Unfortunately, dynamic amplifier bias control does nothing to lessen dynamic range constraints for the RF amplifier. Thus, an alternate circuit that conventional transmitters have devised to address the competing RF amplifier design considerations and compensate for the shortcomings of a less expensive RF amplifier is a peak-to-average-power-ratio (PAPR) reduction circuit. An average of the communication signal represents the average amplitude, magnitude, or power level of the communication signal over a given period. The peak is greater than the average, and the ratio of the peak power to the average power (PAPR) is a parameter of interest to communication system designers.
One example of a PAPR reduction circuit is described in U.S. Pat. No. 7,747,224, issued 29 Jun. 2010, and entitled “Method and Apparatus For Adaptively Controlling Signals”, which is incorporated by reference in its entirety herein. A PAPR reduction circuit like the one described in U.S. Pat. No. 7,747,224 and elsewhere, reduces the communication signal peaks prior to amplification, thereby reducing dynamic range constraints on the amplifier. And, by reducing the largest peaks of the communication signal, the biasing voltage for the RF amplifier may be reduced, thereby improving PAE at the same time. Most linear power amplifiers become more power efficient as the PAPR decreases. And, other benefits come from operating transmitters at a lower peak but greater average power, such as increasing link margins and permitting greater amounts of data to be transmitted in a given period of time.
The reduction of communication signal peaks in a PAPR reduction circuit, also referred to below as a peak reduction (PR) circuit, introduces noise into the communication signal, but the PR circuit is desirably configured so that this noise is primarily located in-band and so that no spectral mask violations occur. The transmitted in-band noise is often characterized using an error-vector magnitude (EVM) parameter. EVM specifications are based upon achieving a desired signal-to-noise ratio (SNR) at a receiver for a given modulation order and coding rate. EVM may be designated as the ratio of the total amount of noise power in a communication signal to the total signal power in that signal. It is usually specified as a percentage, equal to one-hundred divided by the square-root of the SNR.
In the version of a PR circuit described in U.S. Pat. No. 7,747,224, a signal magnitude threshold, which defines the level of the peaks in a reduced-peak version of the communication signal, may be controlled to maintain the EVM parameter precisely at a maximum amount allowed by the transmitter's specifications. In other words, if an EVM specification allows the transmitter to transmit more in-band noise, then the transmitter spends some of its available EVM budget in order to get improved PAE and link margins.

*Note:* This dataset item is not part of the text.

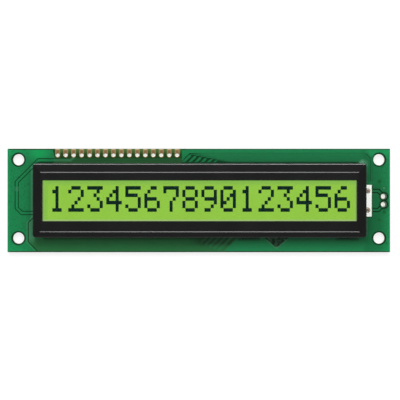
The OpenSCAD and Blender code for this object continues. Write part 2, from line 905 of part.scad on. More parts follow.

FIG. 1 shows a chart that graphically depicts the operation of this PR circuit with respect to a defined threshold. An inflated-peak communication signal 10 is presented to the peak reduction circuit (not shown), depicted as the magnitude of signal 10 in FIG. 1. Communication signal 10 includes a local peak 12 at the apex of an excursion portion 14 that extends above a signal magnitude threshold 16. The goal of the peak reduction circuit is to remove excursion portion 14, thereby reducing the magnitude of local peak 12 and causing the magnitude of a reduced-peak communication signal to follow the dotted line trajectory 18 in the vicinity of excursion portion 14 rather than to include excursion portion 14. Desirably, excursion portion 14 is removed in a manner that primarily introduces in-band distortion into the reduced-peak communication signal, when compared to the inflated-peak communication signal.
Signal magnitude threshold 16 defines the maximum peak values achieved in the resulting reduced-peak communication signal. By increasing signal magnitude threshold 16, less peak reduction results, less power-added efficiency (PAE) is achievable in a downstream RF power amplifier, and a lower average power output is available from the RF power amplifier. But, less noise is introduced into the communication signal. By decreasing signal magnitude threshold 16, a greater amount of peak reduction results, more power-added efficiency (PAE) is achievable in the RF power amplifier, and a higher average power output is available from the RF power amplifier. But, these beneficial power amplifier consequences come at the cost of introducing more noise into the communication signal.
This prior art peak reduction circuit contemplates the possible use of a variable signal magnitude threshold 16. In particular, an error-vector magnitude (EVM) indicator (not shown) or other control indicator may be used to adjust signal magnitude threshold 16 by increasing and decreasing so that noise power is held roughly constant, slightly below the maximum EVM permitted for the communication system of which the peak reduction circuit is a part.
But the EVM or other control indicators are deeply lagging and slowly varying indicators. As a deeply lagging indicator, the indicator is responsive to a portion of the communication signal that occurred over some past period in time compared to the current state of the communication signal. And that past period in time typically occurred far in the past, at a delay greater than the latency of all remaining circuits in the transmitter downstream of the peak reduction circuit. It is not a precise indicator of the current state of the communication signal being processed in the PR circuit. The EVM indicator, for example, is slowly varying because it is formed by accumulating instantaneous indications obtained by processing the amplifier's output signal over a considerable duration. As a consequence, the conventional lagging-indicator signal magnitude threshold signal 16 appears to be virtually invariant over the duration of excursion 14 and even over the entire time reflected in FIG. 1.
Unfortunately, conventional PR circuits with lagging-indicator signal magnitude threshold signals tend to reduce peaks in a way that is too imprecise and is largely incompatible with dynamic amplifier bias control. In other words, power savings and PAE improvements may be achieved through dynamic amplifier bias control, and similar improvements may be achieved by using a PR circuit, but using both conventional dynamic amplifier bias control and a conventional PR circuit tends to introduce no significant further improvements to those achievable using either one alone.